Entre los años 1821 y 1829 el Perú no había concluido su proceso de independencia y su definición de fronteras, en ese periodo el país tuvo cinco gobernantes. Es difícil de digerir que dos siglos después, en el mismo número de años, 2016 a 2024, hayamos tenido seis. Después de doscientos años de república estamos —en ese aspecto— peor que en el caos que significó la formación de una nueva República, con sus respectivas guerras para consolidarla.
A veces me pregunto si no somos un país enfermo. Hay dolencias en la psiquis del ser humano que no le permiten progresar, crecer y buscar la felicidad. La filosofía, la literatura y obviamente la propia psicología, han tratado en abundancia estos temas. Pero cuando es la clase gobernante de una sociedad la que no quiere avanzar, ¿quién explica el porqué de esta tara?
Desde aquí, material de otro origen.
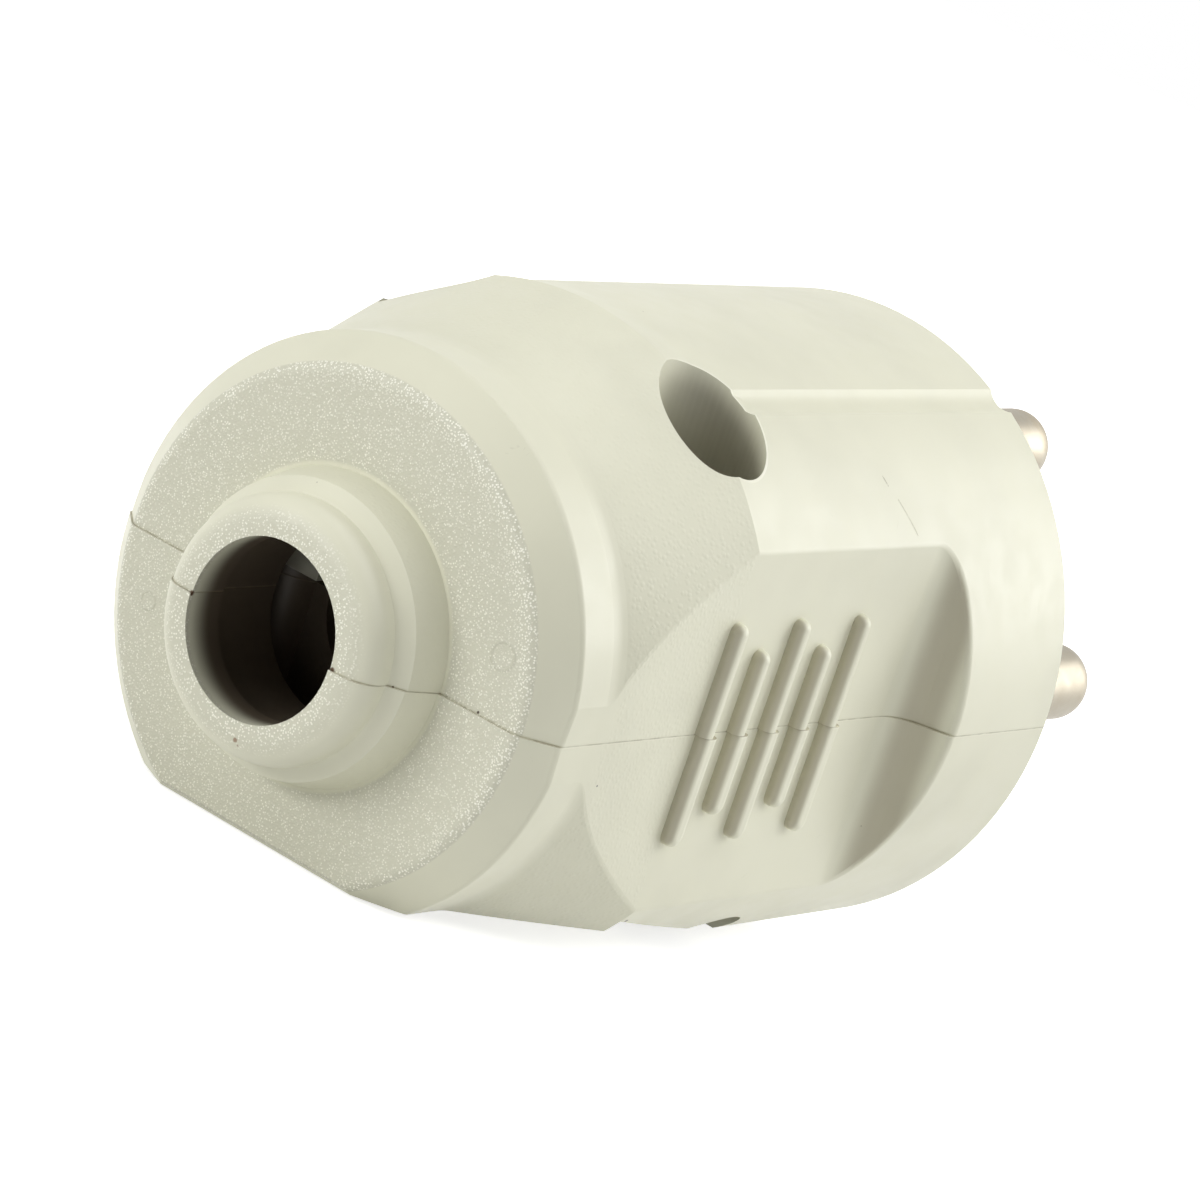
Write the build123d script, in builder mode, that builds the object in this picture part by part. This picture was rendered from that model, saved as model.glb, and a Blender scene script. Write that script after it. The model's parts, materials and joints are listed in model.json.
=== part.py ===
from build123d import *
from math import atan2, degrees, sqrt
import os

# Rewirable three-pin plug with round pins, split in two moulded halves through its own axis.
# While it is modelled, X runs along the axis towards the pin tips, with the front face at x = 0,
# and the halves part at z = 0. At the end every piece is laid down as the plug rests on a table.
# All sizes are in millimetres.

# Body outline, lengths measured from the rear face
body_length = 46.5
barrel_radius = 19.0
collar_radius = 15.9
collar_length = 5.2
cone_crest = 14.4
cone_fillet = 3.2
rim_width = 1.95
rim_round = 0.8
rim_edge = 0.5
front_edge = 0.25
mould_mismatch = 0.15

# Flat and ramp of the underside, depths below the parting plane
flat_depth = 12.5
ramp_step = 0.95
ramp_slope = 0.24
flat_edge = 0.4

# Finger scoops on both sides
scoop_floor = 15.75
scoop_end = 32.9
scoop_radius = 2.5
scoop_angle = 63.0
scoop_edge = 0.5

# Raised grip ribs on the scoop floors
rib_count = 5
rib_first_upper = 14.65
rib_first_lower = 15.05
rib_pitch = 3.08
rib_long = 13.2
rib_short = 9.8
rib_height = 0.75
rib_root = 1.0
rib_width_upper = 1.1
rib_width_lower = 1.35
rib_edge = 0.5

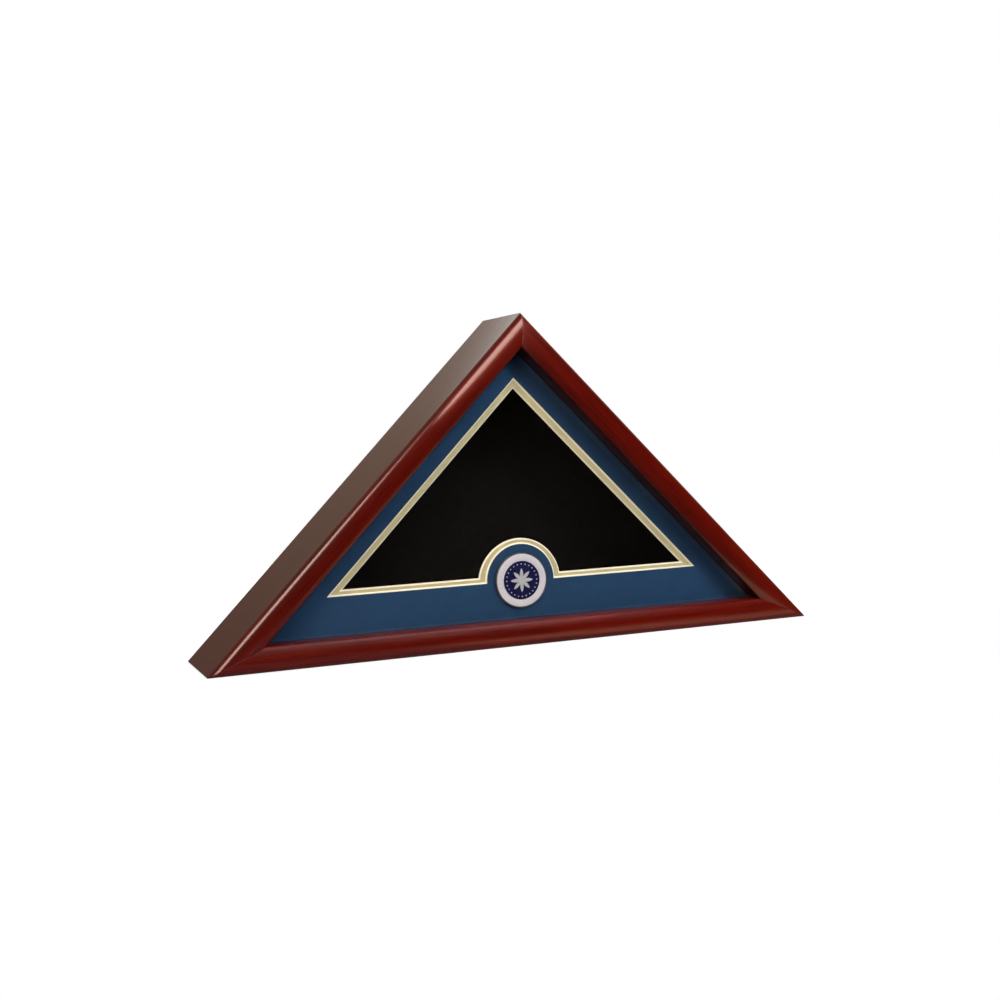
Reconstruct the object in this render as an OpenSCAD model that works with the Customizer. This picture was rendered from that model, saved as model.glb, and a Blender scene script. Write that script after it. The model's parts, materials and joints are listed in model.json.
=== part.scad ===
// Triangular display case for one folded flag. Three mitred hardwood rails carry a glass
// front, a double mat with a medallion, and a back panel held by turn buttons.
// Each side of the triangle has its own local frame: X along the side from its middle,
// Y from the front to the back, Z inwards from the outer face. Depths are measured from
// the crown of the face moulding.

/* [Case] */
// Width along the base
case_w = 650; // [600:5:700]
// Height at the peak
case_h = 330; // [305:5:355]
// Depth of the rails, front to back
case_d = 108; // [98:1:128]

/* [Rails] */
// Thickness of the rail behind the glass
wall_t = 19; // [17.5:0.5:21]
// Width of the face moulding
face_w = 24; // [23:0.5:26]
// Radius of the convex face
face_r = 22; // [20:1:40]
// Distance from the outer side to the crown of the face
face_crown = 10; // [8:0.5:12]
// Radius of the outer front edge
outer_round = 7; // [4:0.5:8]
// Radius of the edge next to the glass
lip_round = 1.5; // [0.8:0.1:2]
// Radius of the outer back edge
back_round = 3.5; // [1:0.5:5]
// Depth of the lip in front of the glass
lip_depth = 23; // [18:1:26]

/* [Glass, spacers and mats] */
// Thickness of the glass
glass_t = 2.2; // [1.8:0.1:3]
// Clearance round the edges of the glass and mats
glaze_gap = 0.5; // [0.2:0.1:1]
// Distance that the spacers keep between the glass and the mats
spacer_t = 4.2; // [3.6:0.1:6]
// Width of a spacer strip
spacer_w = 4; // [3:0.1:4.5]
// Thickness of each mat board
mat_t = 1.5; // [1.2:0.1:2]
// Width of the bevel round each mat opening
mat_bevel = 1.5; // [0.8:0.1:2]

/* [Mat window] */
// Distance from the sloped outer sides to the window in the top mat
window_side = 44.2; // [42:0.2:50]
// Height of the window's bottom edge above the base
window_bottom = 62; // [58:1:68]
// Radius of the round tab in the window's bottom edge
tab_r = 36.6; // [32:0.2:38]
// Height of the middle of the tab above the base
tab_z = 63; // [60:0.2:66]
// Width of the lower mat that shows along the sloped sides
reveal = 6; // [4:0.2:8]
// Width of the lower mat that shows along the bottom
bottom_reveal = 4.4; // [3:0.2:8]
// Width of the lower mat that shows at the sides of the tab
tab_reveal = 7.2; // [5:0.2:9]
// Distance that the lower mat's tab sits below the upper mat's tab
tab_drop = 2.9; // [0:0.1:4]

/* [Stops and brads] */
// Height of a stop above the inner wall
stop_w = 10; // [8:0.5:14]
// Depth of a stop, front to back
stop_d = 10; // [8:0.5:14]
// Radius of a brad
brad_r = 0.6; // [0.5:0.05:0.9]
// Length of a brad
brad_l = 18; // [15:0.5:22]
// Distance between brads on the bottom stop
brad_pitch = 170; // [140:5:200]
// Distance between brads on a side stop
side_brad_pitch = 120; // [100:5:140]

/* [Medallion] */
// Outer radius of the medallion
medal_r = 28; // [26:0.5:30]
// Thickness of the medallion at its rim
medal_t = 2.4; // [2:0.1:2.6]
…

Sería menos difícil si fuera la sociedad en su conjunto el paciente a diagnosticar.
Que este país haya deteriorado su democracia e institucionalidad al límite que vemos hoy, es responsabilidad de sus gobernantes, de sus congresos, de sus alcaldes y gobernadores regionales y sumamos a la lista a las cúpulas del Poder Judicial y Ministerio Público. Tal vez los empresarios y el periodismo tengamos nuestra cuota de responsabilidad, pero creo que es menor de la que tienen que asumir los primeros mencionados. Lo que es evidente, y es lo que nos deja alguna ilusión aún, es que la ciudadanía llana es la que menos responsabilidad tiene. A esta más allá de elegir mal, no le podemos cargar nada. El ciudadano de a pie está dedicado a resolver sus problemas, que no son pocos, por sus propios medios; y cada vez menos conectado del deprimente mundo de la política y la judicialización de la misma. Es decir, si alguien merece un reconocimiento en medio de estos círculos de un infierno dantesco al que nos ha llevado nuestra clase gobernante, es la ciudadanía.
Hace tiempo que la guerra política en y entre los poderes del estado, sumada a la corrupción imperante, es la que nos está fracturando. Y esta feroz pugna por el poder que se ha instalado nos regresa a la revisión de nuestra penosa historia. La diferencia es que hoy la guerra no se pelea con tropas, milicia o montoneras; se pelea con destituciones, suspensiones y vacancias, a las que se han sumado prisiones preventivas y allanamientos. El nivel de irrespeto entre distintas autoridades, cuyo objetivo mayor es eliminar al adversario antes de que este lo elimine a él; y de inobservancia de normas o de una proporcionalidad mínima en su aplicación, nos está conduciendo a la anarquía. Hemos retrocedido al Perú de comienzos de la República, con la diferencia que las armas para disputarnos el poder hoy son otras.